Extracted material:
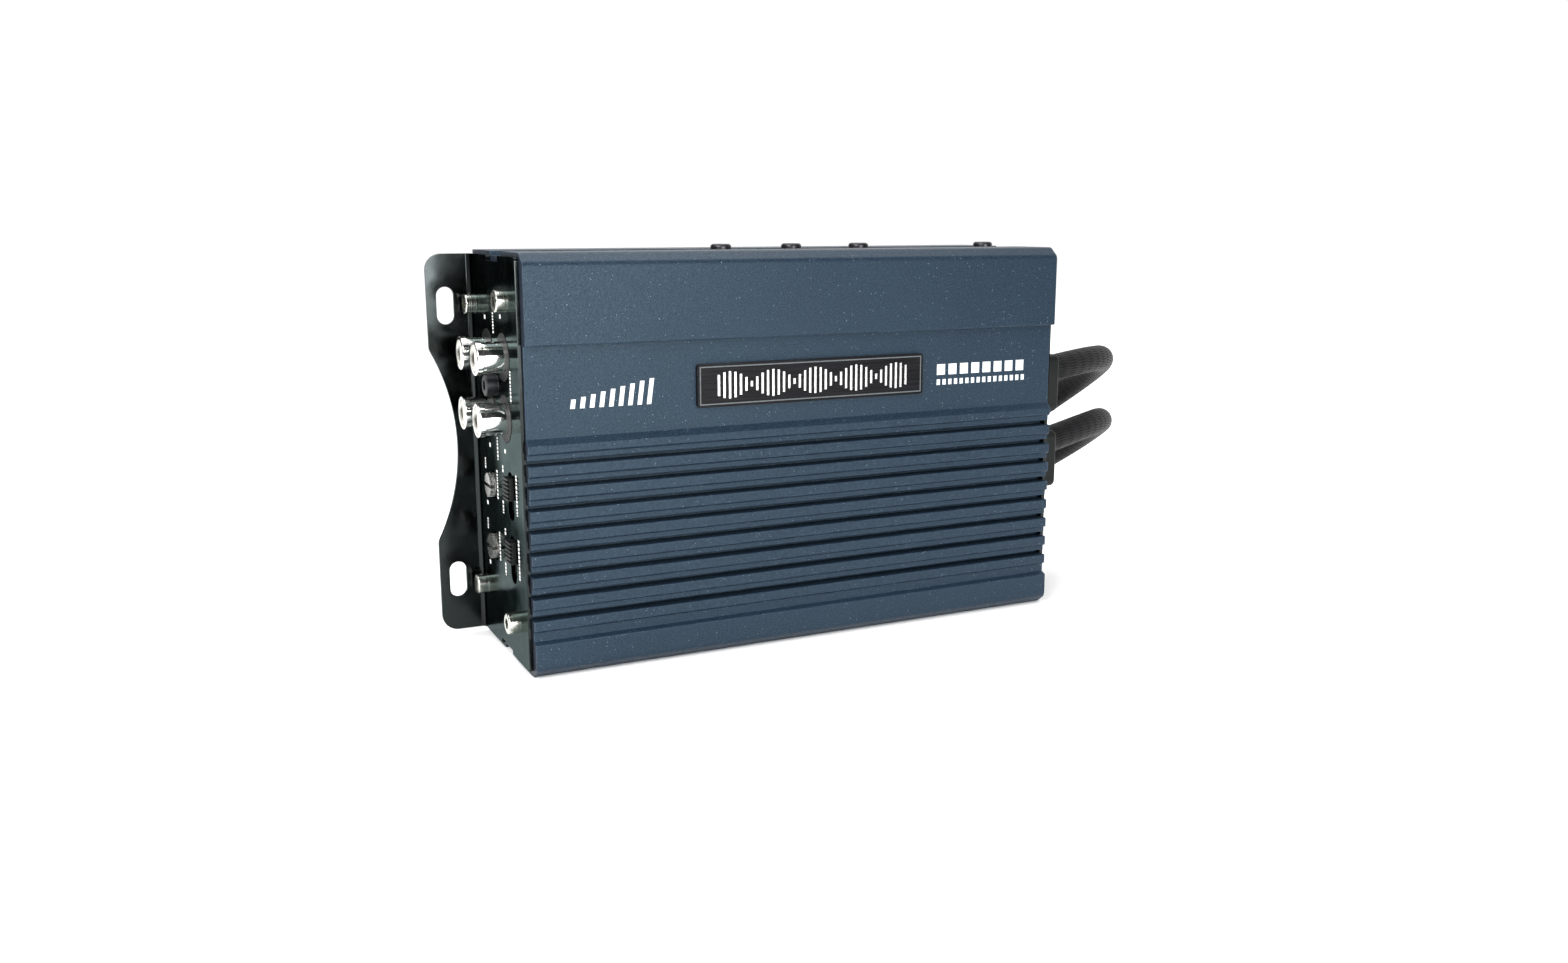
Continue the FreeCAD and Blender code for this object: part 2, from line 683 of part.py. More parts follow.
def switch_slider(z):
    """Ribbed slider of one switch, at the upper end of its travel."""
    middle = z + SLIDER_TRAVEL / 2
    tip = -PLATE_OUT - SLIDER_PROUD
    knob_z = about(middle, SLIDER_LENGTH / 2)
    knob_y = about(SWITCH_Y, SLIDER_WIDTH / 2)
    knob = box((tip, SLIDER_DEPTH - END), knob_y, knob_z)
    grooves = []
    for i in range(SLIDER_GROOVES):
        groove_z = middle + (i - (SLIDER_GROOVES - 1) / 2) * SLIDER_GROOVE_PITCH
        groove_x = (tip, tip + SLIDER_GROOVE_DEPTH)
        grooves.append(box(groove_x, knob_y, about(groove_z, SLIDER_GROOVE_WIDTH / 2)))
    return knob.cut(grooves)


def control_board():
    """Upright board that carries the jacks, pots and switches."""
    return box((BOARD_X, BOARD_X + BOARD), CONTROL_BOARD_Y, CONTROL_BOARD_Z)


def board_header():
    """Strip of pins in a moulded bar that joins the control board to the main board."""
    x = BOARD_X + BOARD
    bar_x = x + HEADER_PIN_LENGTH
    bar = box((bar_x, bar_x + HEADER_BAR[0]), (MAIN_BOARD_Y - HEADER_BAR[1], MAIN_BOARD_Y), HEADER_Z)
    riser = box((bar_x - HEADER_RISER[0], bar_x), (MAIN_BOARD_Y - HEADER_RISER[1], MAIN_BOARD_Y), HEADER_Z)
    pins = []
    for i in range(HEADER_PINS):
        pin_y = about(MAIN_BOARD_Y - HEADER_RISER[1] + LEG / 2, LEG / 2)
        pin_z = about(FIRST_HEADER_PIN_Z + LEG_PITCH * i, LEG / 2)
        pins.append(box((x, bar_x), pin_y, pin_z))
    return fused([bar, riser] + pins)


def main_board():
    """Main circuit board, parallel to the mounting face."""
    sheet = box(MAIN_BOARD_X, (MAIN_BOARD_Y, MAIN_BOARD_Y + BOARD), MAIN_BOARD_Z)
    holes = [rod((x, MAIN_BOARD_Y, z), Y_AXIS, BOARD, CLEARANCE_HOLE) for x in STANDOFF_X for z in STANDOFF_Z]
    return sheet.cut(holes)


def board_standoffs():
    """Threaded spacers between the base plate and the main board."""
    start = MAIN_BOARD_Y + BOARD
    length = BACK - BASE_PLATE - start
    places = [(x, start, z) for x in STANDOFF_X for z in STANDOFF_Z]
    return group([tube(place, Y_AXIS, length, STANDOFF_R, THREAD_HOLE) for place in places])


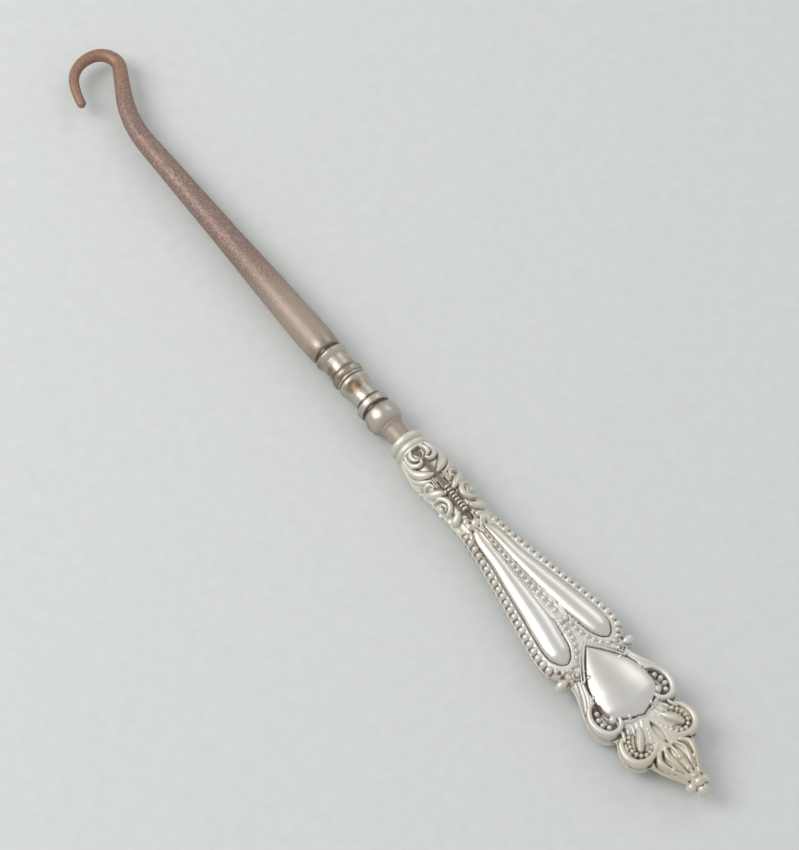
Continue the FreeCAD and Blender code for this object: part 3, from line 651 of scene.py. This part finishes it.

To do: From the very first line of the data through the line with "return knob.cut(grooves)" in it, please reproduce each line exactly and output nothing more.

Exercise answer:
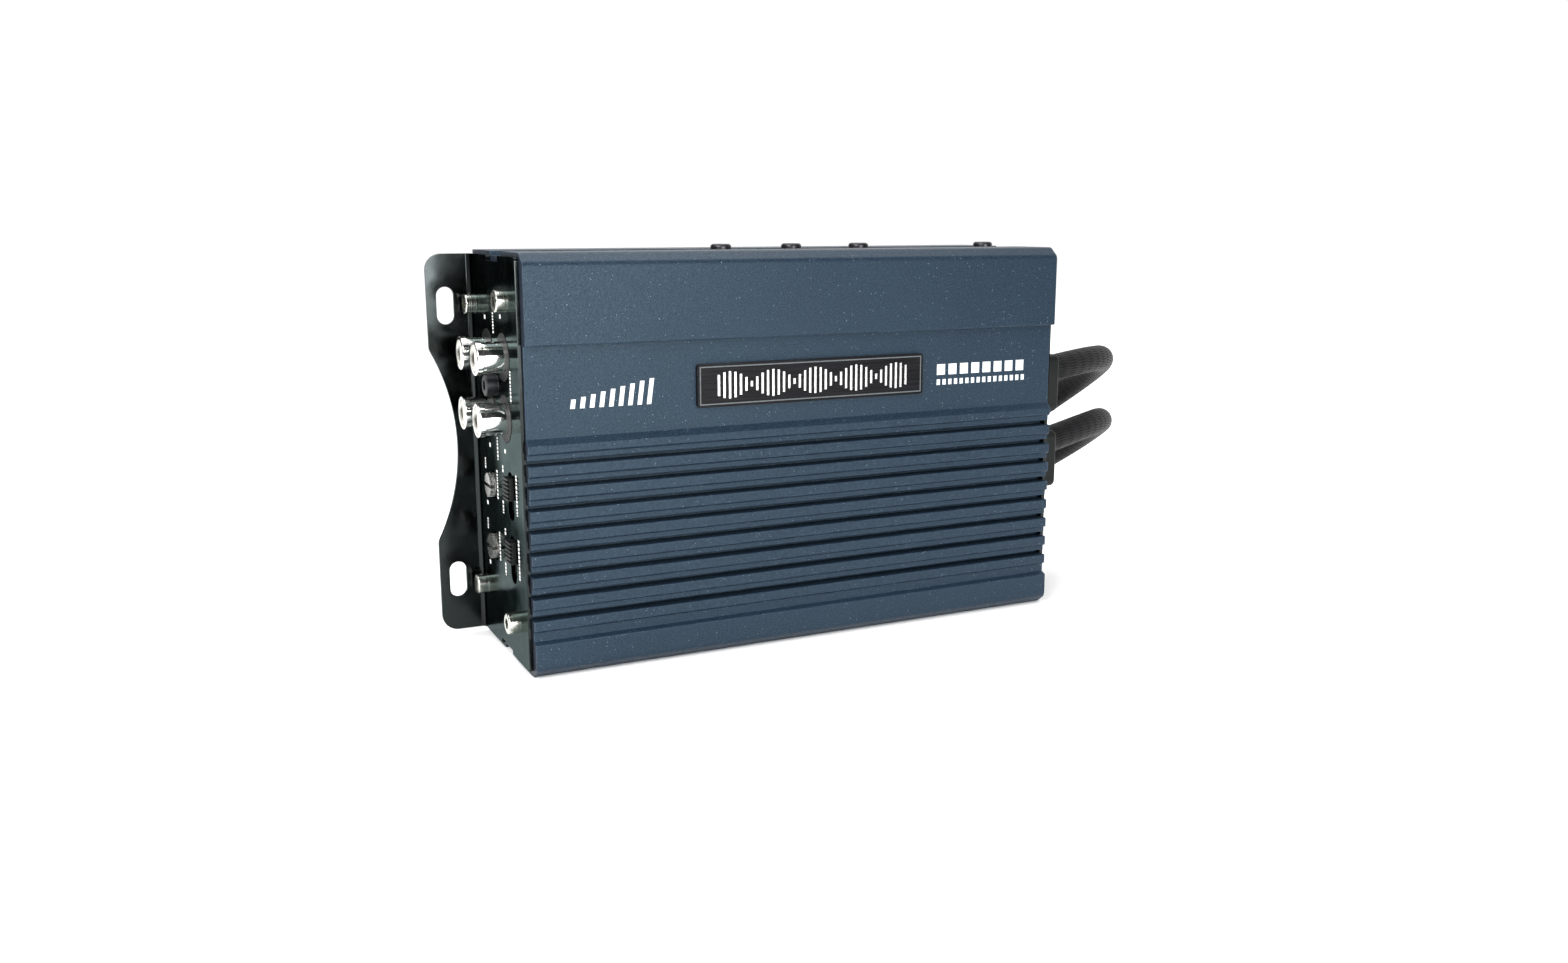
Continue the FreeCAD and Blender code for this object: part 2, from line 683 of part.py. More parts follow.
def switch_slider(z):
    """Ribbed slider of one switch, at the upper end of its travel."""
    middle = z + SLIDER_TRAVEL / 2
    tip = -PLATE_OUT - SLIDER_PROUD
    knob_z = about(middle, SLIDER_LENGTH / 2)
    knob_y = about(SWITCH_Y, SLIDER_WIDTH / 2)
    knob = box((tip, SLIDER_DEPTH - END), knob_y, knob_z)
    grooves = []
    for i in range(SLIDER_GROOVES):
        groove_z = middle + (i - (SLIDER_GROOVES - 1) / 2) * SLIDER_GROOVE_PITCH
        groove_x = (tip, tip + SLIDER_GROOVE_DEPTH)
        grooves.append(box(groove_x, knob_y, about(groove_z, SLIDER_GROOVE_WIDTH / 2)))
    return knob.cut(grooves)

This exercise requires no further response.